In Ideologia e apparati ideologici di Stato non esiste più un soggetto rivoluzionario ma solo una costellazione di apparati — istituzionali o meno — che producono l’illusione del soggetto stesso. In altre parole, la Storia non ci libera ma ci ripete. Vi si potrebbe leggere la parabola della Sinistra contemporanea, talmente decostruzionista da aver perso lingua, gesti e pubblico. A tal punto da doversi ritirare su un piano sempre più esistenzialista del dibattito. L’uomo dietro k-punk, ovvero Mark Fisher, a sua volta morto suicida nel 2017, descrive espressamente la condizione dell’uomo contemporaneo, figlio del Realismo Capitalista.
In Hauntology, a differenza di Althusser, non si presuppone la totale distruzione del soggetto ma se ne esplica la condanna contemporanea: è innestato tra binari confusi, sbiaditi; bloccato tra i propri lost futures in un vuoto quasi indescrivibile, generatosi con la morte del sogno politico e delle possibilità ideologiche che hanno sempre promesso il mondo intero al fedele smarrito. La caduta del Muro ha cambiato tutto.
Insomma, alla fine della fiera la domanda non è più “in che cosa sperare” ma se la speranza possa ancora esistere come categoria politica e umana. Un sentimento a lungo termine in un mondo dove il tempo sembra essere sempre meno: per noi stessi e per gli altri.
Dove le disillusioni d’ogni giorno ci impediscono di immaginare (quindi di compiere fisicamente) un vero cambiamento.

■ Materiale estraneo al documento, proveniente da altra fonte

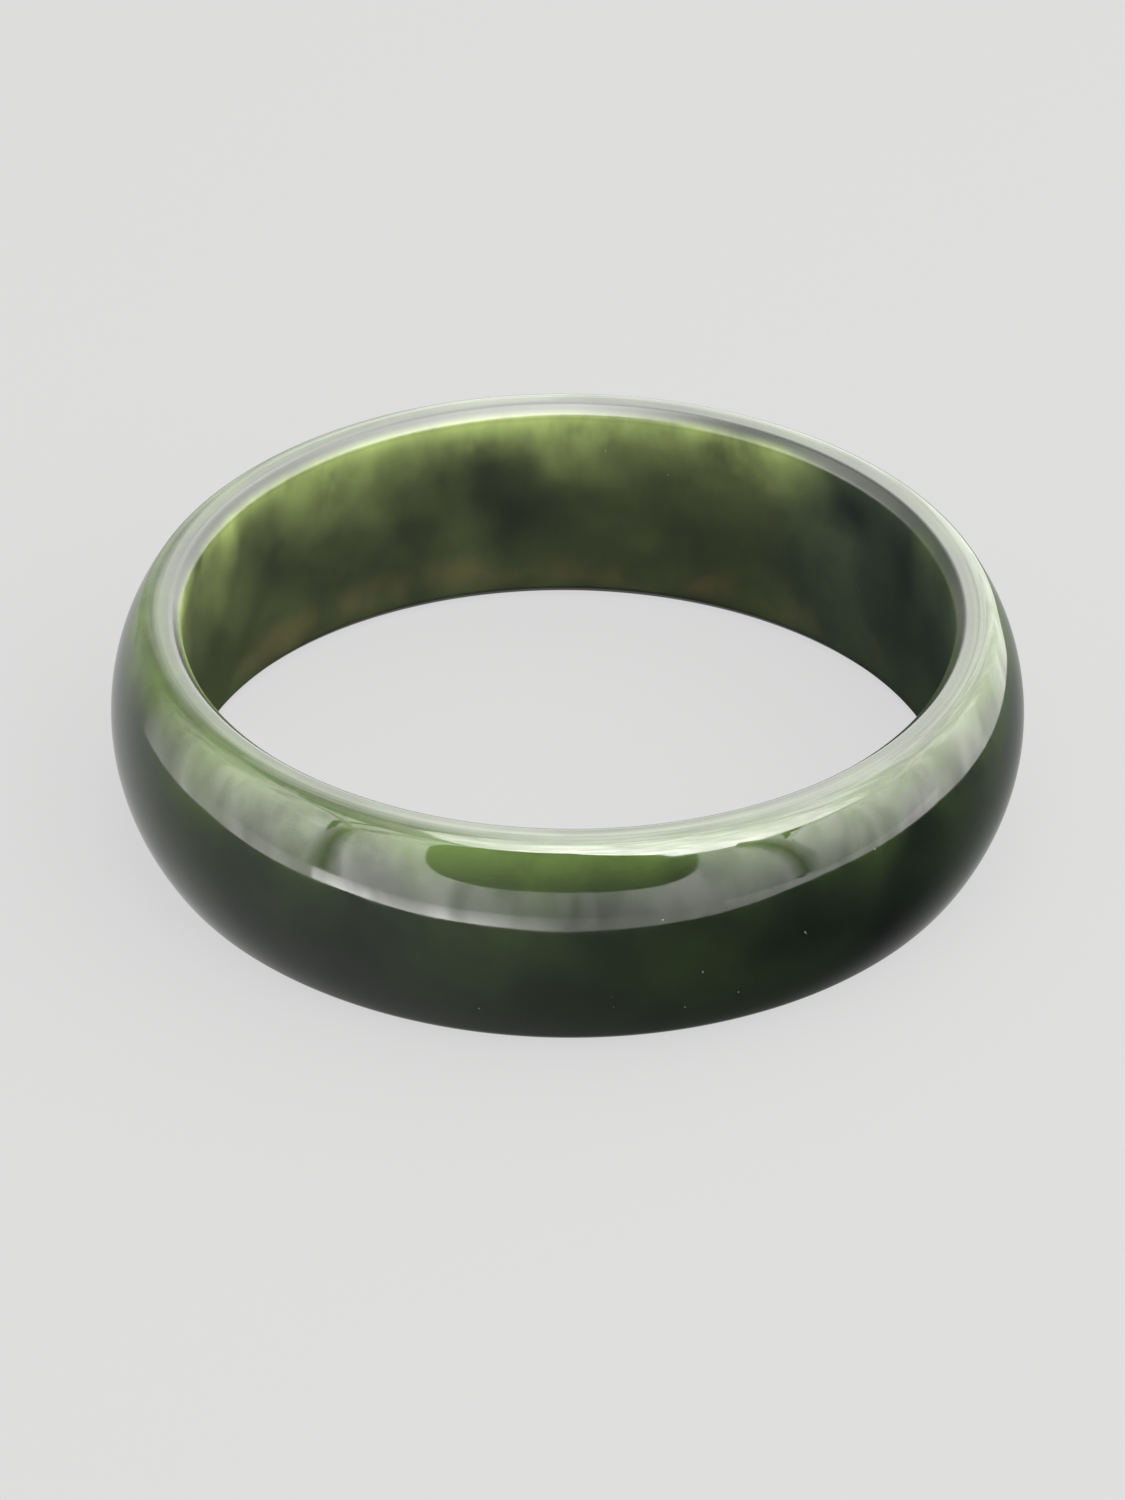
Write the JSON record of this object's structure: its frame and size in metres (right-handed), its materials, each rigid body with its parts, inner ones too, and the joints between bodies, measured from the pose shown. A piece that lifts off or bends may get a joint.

L’epitaffio di Kazantzakis potrebbe celare la soluzione a questi dilemmi.
Nella precipitosa epoca delle crisi strutturali, ciò che un tempo era uno slancio collettivo è ora micro-affetto individuale, fragile gesto di resistenza interiore.
Proprio quando la speranza sembra svanire, ne riaffiora l’ombra: non come promessa di salvezza, ma come atto negativo, ovvero un rifiuto. Non attendere più nulla, ma continuare a pensare e ad agire nonostante tutto. Un approccio di questo tipo, quasi ascetico, potrebbe davvero generare uno spazio postumo all’interno del quale la Sinistra o qualunque progetto di emancipazione collettiva, possa trovare, ancora una volta, la forza di respirare. Ciò significa ricominciare dal locale, dal minuto, dal micro. Dalla sincerità nei rapporti umani e dall’onestà intellettuale come virtù da elevare ed impartire.
Forse è ciò che intendeva il celebre slogan del ’68 francese: Sous les pavés, la plage.
“Sotto i ciottoli, la spiaggia”.
Sotto il cemento dell’ordine e della mercificazione quotidiana, non vi è una promessa utopica ma un “qui e ora”, un’altra possibilità.